Problem description – Give a count of the lines below that have the string "axes" in them, with no other words.

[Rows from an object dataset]
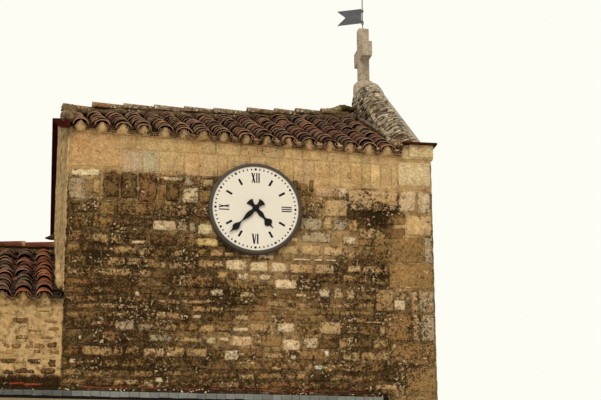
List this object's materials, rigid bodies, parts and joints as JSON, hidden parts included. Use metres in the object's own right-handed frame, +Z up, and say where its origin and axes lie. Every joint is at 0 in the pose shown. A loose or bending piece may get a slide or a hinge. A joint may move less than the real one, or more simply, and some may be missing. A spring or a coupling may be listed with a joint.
{
  "type": "small stone church with clock bay",
  "caption": "Small stone church: a raised bay with a wall clock, tiled gable roof, gable cross and weather vane, and a lower tiled nave beside it.",
  "frame": {"origin": "on the ground in the face of the clock wall, straight below the clock's centre", "axes": "+X to the right along the clock wall, +Y back into the building, +Z up"},
  "size_m": [10.266, 4.803, 9.6857],
  "materials": {
    "weathered_wall": "coursed stone, black weathering",
    "rubble_wall": "rubble with lime mortar",
    "dressed_stone": "pale dressed stone",
    "lichen_stone": "grey lichened stone",
    "roof_tile": "weathered clay tile",
    "verge_tile": "dark red clay tile",
    "slate": "grey slate",
    "clock_case": "dark grey-brown paint",
    "clock_dial": "off-white enamel",
    "clock_hands": "black paint",
    "vane_plate": "slate grey paint",
    "iron": "weathered iron",
    "door_wood": "weathered oak",
    "window_glass": "old window glass",
    "floor_stone": "worn flagstone"
  },
  "bodies": {
    "church": {"clock_wall": "weathered_wall", "bay_back_wall": "weathered_wall", "bay_side_wall": "dressed_stone", "gable_wall": "weathered_wall", "nave_front_wall": "rubble_wall", "nave_back_wall": "rubble_wall", "nave_end_wall": "rubble_wall", "bay_roof_front": "roof_tile", "bay_roof_back": "roof_tile", "bay_verge": "verge_tile", "bay_ridge_tiles": "roof_tile", "nave_roof_front": "roof_tile", "nave_roof_back": "roof_tile", "nave_verge": "verge_tile", "nave_ridge_tiles": "roof_tile", "bay_eaves_course_front": "dressed_stone", "bay_eaves_course_back": "dressed_stone", "kneeler_front": "dressed_stone", "kneeler_back": "dressed_stone", "kneeler_tile_front": "verge_tile", "kneeler_tile_back": "verge_tile", "coping_foot_front": "lichen_stone", "coping_foot_back": "lichen_stone", "coping_front": "lichen_stone", "coping_back": "lichen_stone", "saddle_stone": "lichen_stone", "gable_cross": "lichen_stone", "vane_rod": "iron", "clock_case": "clock_case", "clock_dial": "clock_dial", "clock_motion_plate": "iron", "ledge": "dressed_stone", "ledge_capping": "slate", "nave_window_glass": "window_glass", "nave_window_surround_front": "dressed_stone", "nave_window_surround_back": "dressed_stone", "door_surround": "dressed_stone", "door_leaf": "door_wood", "door_straps": "iron", "door_threshold": "dressed_stone", "floor": "floor_stone"},
    "minute_hand": {"minute_hand": "clock_hands"},
    "hour_hand": {"hour_hand": "clock_hands"},
    "weather_vane": {"weather_vane": "vane_plate"}
  },
  "joints": [
    {"name": "minute_hand_turn", "type": "hinge", "parent": "church", "child": "minute_hand", "pos_m": [0, 0, 5.981], "axis": [0, 1, 0], "continuous": true},
    {"name": "hour_hand_turn", "type": "hinge", "parent": "church", "child": "hour_hand", "pos_m": [0, 0, 5.981], "axis": [0, 1, 0], "continuous": true},
    {"name": "weather_vane_turn", "type": "hinge", "parent": "church", "child": "weather_vane", "pos_m": [1.715, 2.3, 9.2], "axis": [0, 0, 1], "continuous": true}
  ],
  "couplings": [
    {"joint": "hour_hand_turn", "follows": "minute_hand_turn", "ratio": 0.083333}
  ]
}
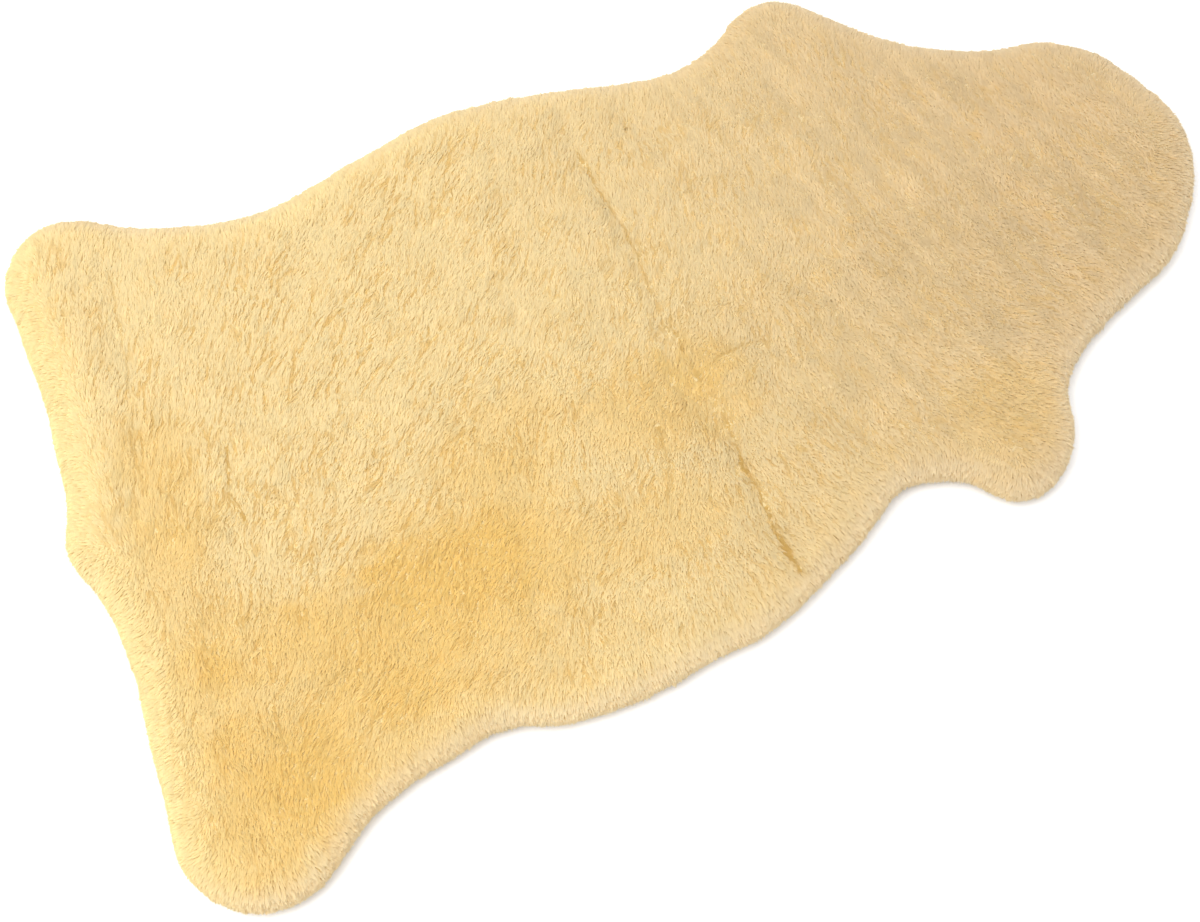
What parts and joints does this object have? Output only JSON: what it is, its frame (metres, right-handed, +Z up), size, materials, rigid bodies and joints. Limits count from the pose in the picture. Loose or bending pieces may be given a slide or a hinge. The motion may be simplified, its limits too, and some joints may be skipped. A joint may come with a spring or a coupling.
{
  "type": "sheepskin rug",
  "caption": "Flat one-piece sheepskin rug: tanned hide with a short, dense, honey-coloured fleece, rounded leg corners and a narrower neck end, lying wool side up.",
  "frame": {"origin": "middle of the rug's box in plan, on the floor under the hide", "axes": "+X along the spine from the tail to the neck, +Y the animal's left side, +Z up, wool side up"},
  "size_m": [0.9726, 0.6264, 0.0308],
  "materials": {
    "fleece": "short clipped wool, matt and dense, honey yellow with paler tips, beige towards the neck",
    "hide": "tanned flesh side, buffed to a matt suede nap"
  },
  "bodies": {
    "root": {"sheepskin": "fleece"}
  },
  "joints": []
}
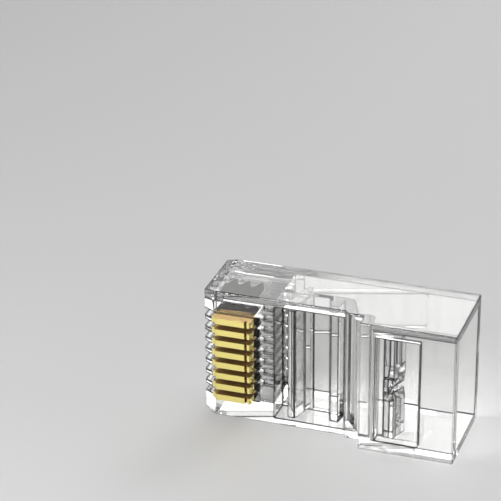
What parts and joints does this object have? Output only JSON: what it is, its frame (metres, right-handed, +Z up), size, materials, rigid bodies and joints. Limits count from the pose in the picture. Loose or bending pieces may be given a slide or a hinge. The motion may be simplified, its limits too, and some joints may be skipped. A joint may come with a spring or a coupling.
{
  "type": "rj45 modular plug",
  "caption": "Clear moulded network cable plug with a sprung latch, gold contact blades in a comb, and clamp bars that fold onto the cable",
  "frame": {"origin": "middle of the narrow side that the plug rests on, at half its length and half its rear height", "axes": "+X from the mating nose to the cable end, +Y towards the latch, +Z up across the plug's width"},
  "size_m": [0.0238, 0.015, 0.0117],
  "materials": {
    "clear_plastic": "clear polished polycarbonate",
    "gold_contact": "gold plated"
  },
  "bodies": {
    "housing": {"housing": "clear_plastic"},
    "latch": {"latch": "clear_plastic"},
    "cable_clamp_bar": {"cable_clamp_bar": "clear_plastic"},
    "conductor_clamp_bar": {"conductor_clamp_bar": "clear_plastic"},
    "contact_1": {"contact_1": "gold_contact"},
    "contact_2": {"contact_2": "gold_contact"},
    "contact_3": {"contact_3": "gold_contact"},
    "contact_4": {"contact_4": "gold_contact"},
    "contact_5": {"contact_5": "gold_contact"},
    "contact_6": {"contact_6": "gold_contact"},
    "contact_7": {"contact_7": "gold_contact"},
    "contact_8": {"contact_8": "gold_contact"}
  },
  "joints": [
    {"name": "latch_press", "type": "hinge", "parent": "housing", "child": "latch", "pos_m": [-0.01132, 0.00536, 0.00584], "axis": [0, 0, -1], "range_deg": [0, 14], "stiffness_Nm_per_rad": 0.05},
    {"name": "cable_clamp_fold", "type": "hinge", "parent": "housing", "child": "cable_clamp_bar", "pos_m": [0.00453, -0.00338, 0.00584], "axis": [0, 0, 1], "range_deg": [0, 35]},
    {"name": "conductor_clamp_fold", "type": "hinge", "parent": "housing", "child": "conductor_clamp_bar", "pos_m": [-0.00378, 0.00011, 0.00584], "axis": [0, 0, 1], "range_deg": [0, 35]},
    {"name": "contact_1_crimp", "type": "slide", "parent": "housing", "child": "contact_1", "axis": [0, 1, 0], "range_m": [0, 0.00125]},
    {"name": "contact_2_crimp", "type": "slide", "parent": "housing", "child": "contact_2", "axis": [0, 1, 0], "range_m": [0, 0.00125]},
    {"name": "contact_3_crimp", "type": "slide", "parent": "housing", "child": "contact_3", "axis": [0, 1, 0], "range_m": [0, 0.00125]},
    {"name": "contact_4_crimp", "type": "slide", "parent": "housing", "child": "contact_4", "axis": [0, 1, 0], "range_m": [0, 0.00125]},
    {"name": "contact_5_crimp", "type": "slide", "parent": "housing", "child": "contact_5", "axis": [0, 1, 0], "range_m": [0, 0.00125]},
    {"name": "contact_6_crimp", "type": "slide", "parent": "housing", "child": "contact_6", "axis": [0, 1, 0], "range_m": [0, 0.00125]},
    {"name": "contact_7_crimp", "type": "slide", "parent": "housing", "child": "contact_7", "axis": [0, 1, 0], "range_m": [0, 0.00125]},
    {"name": "contact_8_crimp", "type": "slide", "parent": "housing", "child": "contact_8", "axis": [0, 1, 0], "range_m": [0, 0.00125]}
  ]
}
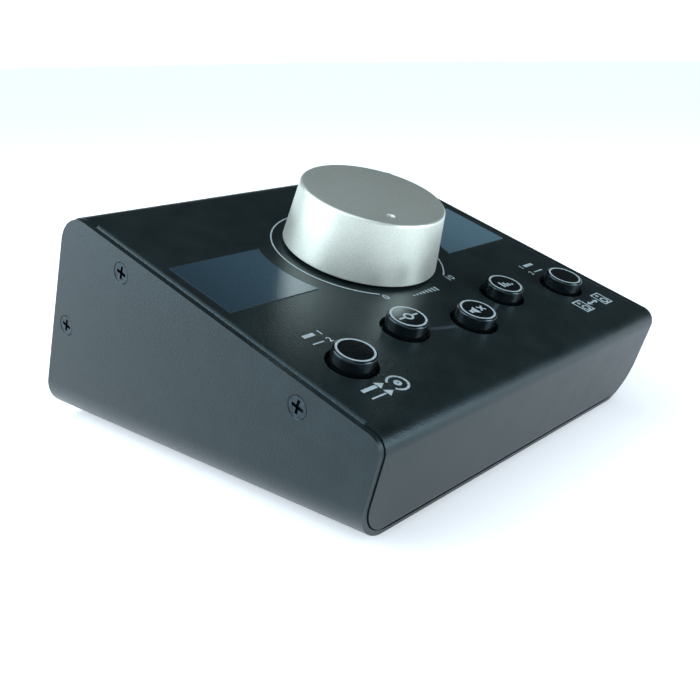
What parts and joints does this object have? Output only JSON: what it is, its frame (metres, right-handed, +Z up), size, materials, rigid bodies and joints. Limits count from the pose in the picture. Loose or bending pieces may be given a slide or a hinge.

Task output – 4